Despite a nearly 10-year battle by opponents, a Home Depot "big box" store is looking likely to be constructed in San Francisco's Bayview neighborhood, along an industrial stretch, on property where it would replace a closed but very similar, independently-owned store. The San Francisco Chronicle editorial board looks ahead to a possible last-ditch effort by opponents to get the SF Board of Supervisors to override Planning Commission approval of the Home Depot, and correctly argues that the project makes sense.

The focus on tangential symbolic issues at the expense of everyday quality-of-life concerns continues to bedevil San Francisco.

Here in West Seattle, a new Home Depot went in, where a gruesome K-Mart had tanked, on Delridge Avenue Southwest. Our family has shopped at this Home Depot on several occasions.

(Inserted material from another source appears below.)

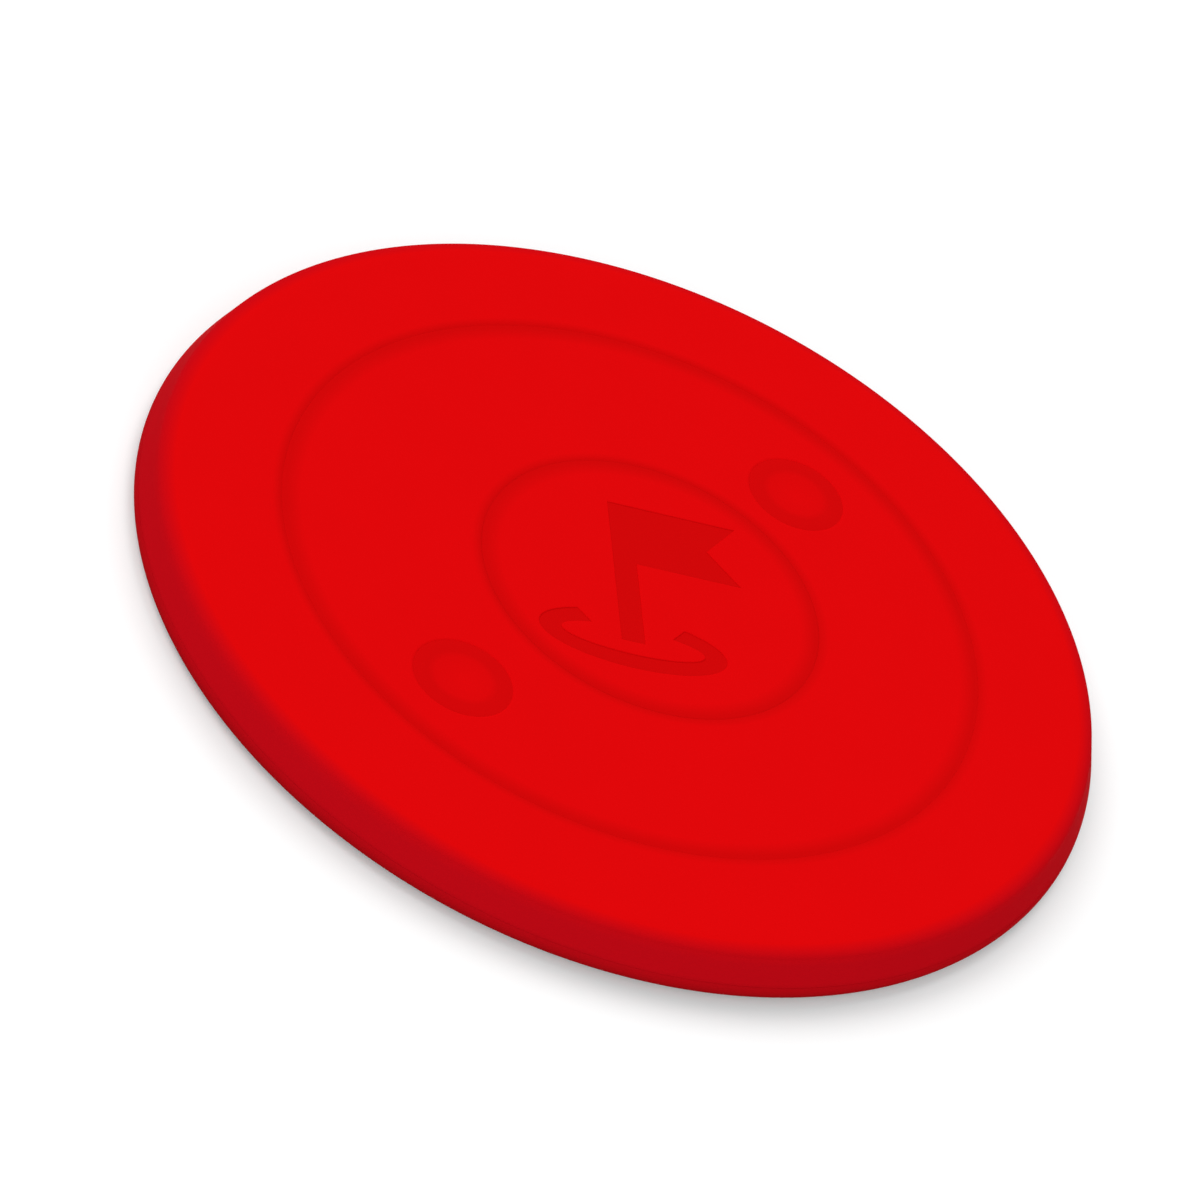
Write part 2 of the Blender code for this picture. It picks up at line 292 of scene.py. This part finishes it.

We got a new toilet for an excellent price there, and I'm interested in some of their reasonably-priced, nice-looking light fixtures, to replace an awful, 70s-vintage super cruddy chandelier we've got over our dining room table, courtesy of some prior owner of our house. (Probably the same one who installed brown shag carpet in the family room).

Yet we haven't by any means forsaken the other hardware stores we most often patronize, one independently owned, one a chain. The "big box" Home Depot in West Seattle is appropriately sited, has provided many jobs, and has no discernable downside.

Just as small towns with "big box" rows along the outskirts need to ensure they also have vibrant local business districts (and I'd like to add that Yuba City, California was failing miserably in this respect when we passed through on Dec. 30th and 31st 2002), cities with distinct neighborhood commerce still need the occasional big box, well-sited.

Related Rosenblog posts:

"All Hail The Big Box;"

"Walk to Wal-Mart."

UPDATE: Up the coast apiece from SF, the City of Arcata's Committee on Democracy and Corporations has unveiled draft language for a city ordinance that, if enacted, would mandate a public vote on any big box stores (a.k.a. "formula retail" outlets) proposed there. Why....of course, that's it! It's local voters whom should actually make these decisions, directly, on a case-by-case basis. Especially when their city council is a circus sideshow from the git-go.